# Hung App Error



## Lucky Lil (Dec 1, 2007)

Using XP Pro SP2 Office 2003 
1gb ram lots of available hard drive space

I've had one problem after another since switching to XP Pro. Far too many system lock ups-crashes. Ongoing problem with Outlook locking up. 

I 'think' I figured out it was a hardware conflict with the ATI graphics card. I updated it a while back and things were good for a while. System lock ups started again so I disable the graphic card. System hasn't locked up but now Outlook is crashing at least 2-3 times a day.

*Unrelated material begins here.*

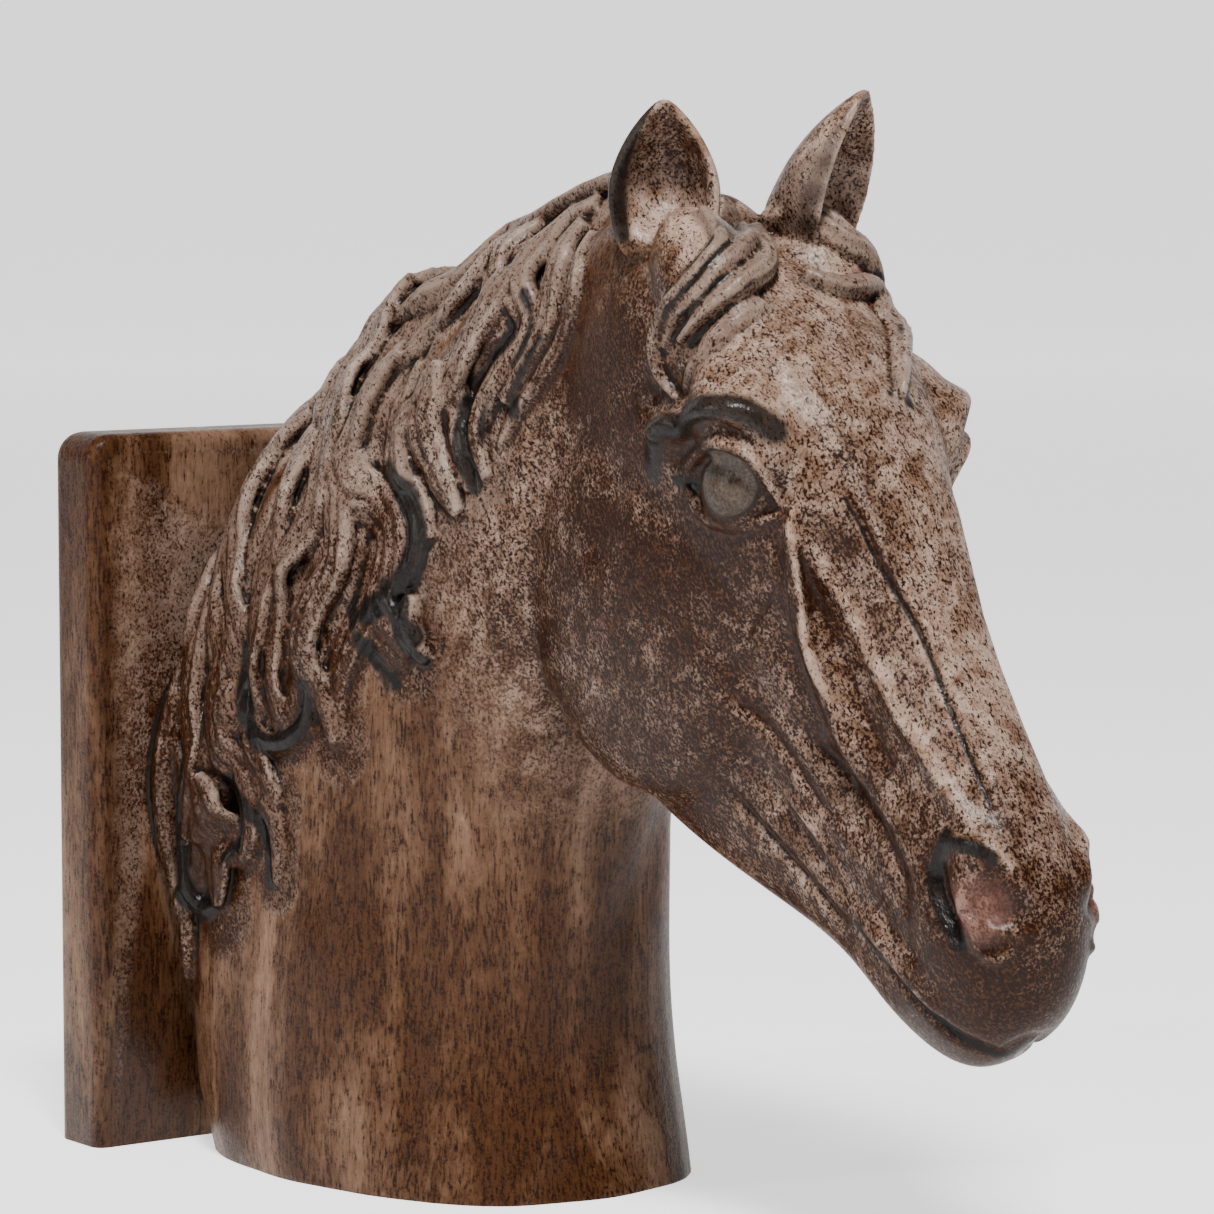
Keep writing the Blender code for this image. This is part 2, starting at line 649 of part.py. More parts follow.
def bust():
    """The horse, without its slab, running on below the underside."""
    mass = melted("mass", masses(), MASS_VOXEL, 8)
    skin = skin_of(mass)
    mass = modelled(mass, head_strokes(skin, HEAD_RELIEF) + neck_strokes(skin))
    skin = skin_of(mass)
    bed = mane_bed(skin)
    added = mane(skin_of(melted("bed", [mass, *bed], MASS_VOXEL, 4)))
    added += forelock(skin) + eyes(skin) + [ear(*row) for row in EARS]
    whole = melted("bust", [mass, *bed, *added], SKIN_VOXEL, 2)
    return modelled(whole, head_strokes(skin_of(whole), FINE_RELIEF))


def slab():
    """An upright plate with rounded top corners and worn edges, running on below the underside."""
    mesh = bmesh.new()
    foot = SLAB_EDGE_RADIUS * 3
    size = Matrix.Diagonal((SLAB_THICKNESS, SLAB_WIDTH, SLAB_HEIGHT + foot, 1))
    middle = Vector((SLAB_BACK_X + SLAB_THICKNESS / 2, 0, (SLAB_HEIGHT - foot) / 2))
    bmesh.ops.create_cube(mesh, size=1, matrix=Matrix.Translation(middle) @ size)
    corners = [
        edge
        for edge in mesh.edges
        if min(vert.co.z for vert in edge.verts) > SLAB_HEIGHT / 2
        and abs(edge.verts[0].co.x - edge.verts[1].co.x) > SLAB_THICKNESS / 2
    ]
    bmesh.ops.bevel(
        mesh, geom=corners, offset=SLAB_CORNER_RADIUS, segments=8, profile=0.5, affect="EDGES"
    )
    sharp = [edge for edge in mesh.edges if edge.calc_face_angle() > math.radians(40)]
    bmesh.ops.bevel(
        mesh, geom=sharp, offset=SLAB_EDGE_RADIUS, segments=3, profile=0.5, affect="EDGES"
    )
    data = bpy.data.meshes.new("slab")
    mesh.to_mesh(data)
    mesh.free()
    return data


def ground():
    """The block whose top trims everything flat at z = 0."""
    mesh = bmesh.new()
    size = 4 * max(SLAB_WIDTH, SLAB_HEIGHT, POLL_REACH + HEAD_LENGTH)
    under = Matrix.Translation((0, 0, -size / 2))
    bmesh.ops.create_cube(mesh, size=size, matrix=under)
    data = bpy.data.meshes.new("ground")
    mesh.to_mesh(data)
    mesh.free()
    return data


def glazed_resin():
    """Cast resin under a clear brown glaze."""
    material = bpy.data.materials.new("glazed resin")
    material.use_nodes = True
    shader = material.node_tree.nodes["Principled BSDF"]
    shader.inputs["Base Color"].default_value = (*GLAZED_RESIN, 1)
    shader.inputs["Roughness"].default_value = GLAZE_ROUGHNESS
    shader.inputs["Metallic"].default_value = 0
    return material


def add_boolean(obj, name, operation, other):
    step = obj.modifiers.new(name, "BOOLEAN")
    step.operation = operation
    step.object = other


def build():
    remove_everything()
    parts = collection("horse head bookend")
    cutters = collection("cutters")
    bookend = object_from(slimmed(bust(), TRIANGLES), "horse_head_bookend", parts)
    plate = object_from(slab(), "slab", cutters)
    trim = object_from(ground(), "ground", cutters)
    for helper in (plate, trim):
        helper.hide_render = True
        helper.display_type = "WIRE"
    add_boolean(bookend, "Slab", "UNION", plate)
    add_boolean(bookend, "Flat underside", "DIFFERENCE", trim)
    bookend.data.materials.append(glazed_resin())
    bookend.data.shade_smooth()
    bookend.data.set_sharp_from_angle(angle=math.radians(50))


build()
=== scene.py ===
"""Horse head bookend: the casting's full form, with its carved hair, glaze and varnish, in a white studio.

The horse looks along +X. The slab's back, which the books lean on, faces -X.
The underside lies at z = 0 and the horse's middle plane is y = 0. Its right side faces -Y.
"""

import json
import math

import bmesh
import bpy
import numpy as np
from mathutils import Matrix, Vector
from mathutils.bvhtree import BVHTree

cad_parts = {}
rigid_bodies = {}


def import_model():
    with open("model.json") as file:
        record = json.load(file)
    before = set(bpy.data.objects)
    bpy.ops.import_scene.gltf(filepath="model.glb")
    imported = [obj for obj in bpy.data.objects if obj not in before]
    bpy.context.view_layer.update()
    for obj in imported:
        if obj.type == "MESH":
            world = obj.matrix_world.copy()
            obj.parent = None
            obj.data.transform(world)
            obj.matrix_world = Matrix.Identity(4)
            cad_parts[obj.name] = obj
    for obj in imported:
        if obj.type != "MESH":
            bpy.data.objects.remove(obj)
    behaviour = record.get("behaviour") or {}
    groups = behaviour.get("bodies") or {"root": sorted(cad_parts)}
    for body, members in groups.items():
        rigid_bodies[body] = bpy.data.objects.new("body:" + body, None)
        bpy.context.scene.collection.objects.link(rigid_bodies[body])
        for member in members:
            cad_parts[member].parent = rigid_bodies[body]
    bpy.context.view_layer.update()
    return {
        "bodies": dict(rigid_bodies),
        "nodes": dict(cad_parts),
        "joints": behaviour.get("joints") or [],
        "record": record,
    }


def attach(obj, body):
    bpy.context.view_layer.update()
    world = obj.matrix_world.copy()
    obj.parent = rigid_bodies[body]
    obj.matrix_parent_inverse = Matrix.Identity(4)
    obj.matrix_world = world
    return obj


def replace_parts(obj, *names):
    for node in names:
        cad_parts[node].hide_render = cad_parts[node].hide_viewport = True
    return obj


# The slab
SLAB_WIDTH = 0.104
SLAB_HEIGHT = 0.132
SLAB_THICKNESS = 0.014
SLAB_CORNER_RADIUS = 0.005
SLAB_EDGE_RADIUS = 0.0022
SLAB_BACK_X = -0.059

# The horse
HEAD_LENGTH = 0.150
HEAD_PITCH = math.radians(54)
POLL_HEIGHT = 0.175
POLL_REACH = 0.125
NECK_HALF_WIDTH = 0.037
EAR_LENGTH = 0.028
EAR_WIDTH = 0.0185
EAR_WALL = 0.0024
EYEBALL_RADIUS = 0.0080
LOCK_HEIGHT = 0.0018
LOCK_SPREAD = 1.25
LOCK_TILT = math.radians(15)
LOCK_LAYER = 0.0005

# The casting's skin
MASS_VOXEL = 0.0009
SKIN_VOXEL = 0.0005
SKIN_SMOOTHING = 4
TRIANGLES = 700000

SLAB_FRONT_X = SLAB_BACK_X + SLAB_THICKNESS
NECK_REACH = POLL_REACH + SLAB_THICKNESS / 2
POLL = Vector((SLAB_FRONT_X + POLL_REACH, 0, POLL_HEIGHT))
RIGHT, LEFT = -1, 1
BOTH = (RIGHT, LEFT)

# The head is measured from the poll in shares of its length: x runs to the lips, z out of the forehead.
# Each station holds x, the top's z, four (y, z) pairs down the side, and the bottom's z.
HEAD_STATIONS = (
    (-0.08, -0.06, (0.06, -0.07), (0.10, -0.12), (0.10, -0.20), (0.07, -0.30), -0.32),
    (0.00, -0.012, (0.07, -0.02), (0.12, -0.08), (0.115, -0.20), (0.08, -0.36), -0.385),
    (0.10, 0.036, (0.09, 0.025), (0.14, -0.04), (0.125, -0.225), (0.095, -0.43), -0.45),
    (0.20, 0.072, (0.105, 0.058), (0.15, -0.01), (0.132, -0.24), (0.105, -0.49), -0.50),
    (0.30, 0.092, (0.10, 0.079), (0.15, 0.01), (0.13, -0.23), (0.105, -0.505), -0.51),
    (0.40, 0.092, (0.080, 0.077), (0.135, -0.03), (0.125, -0.225), (0.10, -0.505), -0.50),
    (0.50, 0.079, (0.060, 0.066), (0.113, -0.05), (0.108, -0.20), (0.092, -0.47), -0.47),
    (0.60, 0.066, (0.048, 0.055), (0.092, -0.05), (0.09, -0.185), (0.080, -0.41), -0.42),
    (0.70, 0.061, (0.044, 0.051), (0.080, -0.04), (0.08, -0.16), (0.068, -0.335), -0.355),
    (0.80, 0.061, (0.048, 0.051), (0.084, -0.02), (0.088, -0.135), (0.068, -0.26), -0.28),
    (0.88, 0.054, (0.056, 0.044), (0.092, -0.02), (0.092, -0.12), (0.068, -0.235), -0.262),
    (0.935, 0.030, (0.050, 0.016), (0.080, -0.035), (0.084, -0.115), (0.060, -0.205), -0.245),
    (0.98, -0.010, (0.036, -0.024), (0.060, -0.058), (0.066, -0.12), (0.045, -0.182), -0.215),
    (1.008, -0.055, (0.018, -0.068), (0.03, -0.085), (0.03, -0.12), (0.018, -0.15), -0.165),
)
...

Here are some of the errors...
Hanging application WINWORD.EXE, version 11.0.5604.0, hang module hungapp, version 0.0.0.0, hang address 0x00000000.
Hanging application OUTLOOK.EXE, version 11.0.5510.0, hang module hungapp, version 0.0.0.0, hang address 0x00000000.

too much info to put here...these are the files that appear in the error messages
mso.dll
ntdll.dll
kernel32.dll
outlib.dll
urlmon.dll
wininet.dll

One thing I am not sure of is if the amount of data in the .pst files could cause the crashes.

Does anyone know how many .pst files Outlook 2003 will accommodate? 

How many messages will the Inbox hold before it won't allow any more messages to download?
Any suggestions would be greatly appreciated.
In advance THANKS!
Lil


----------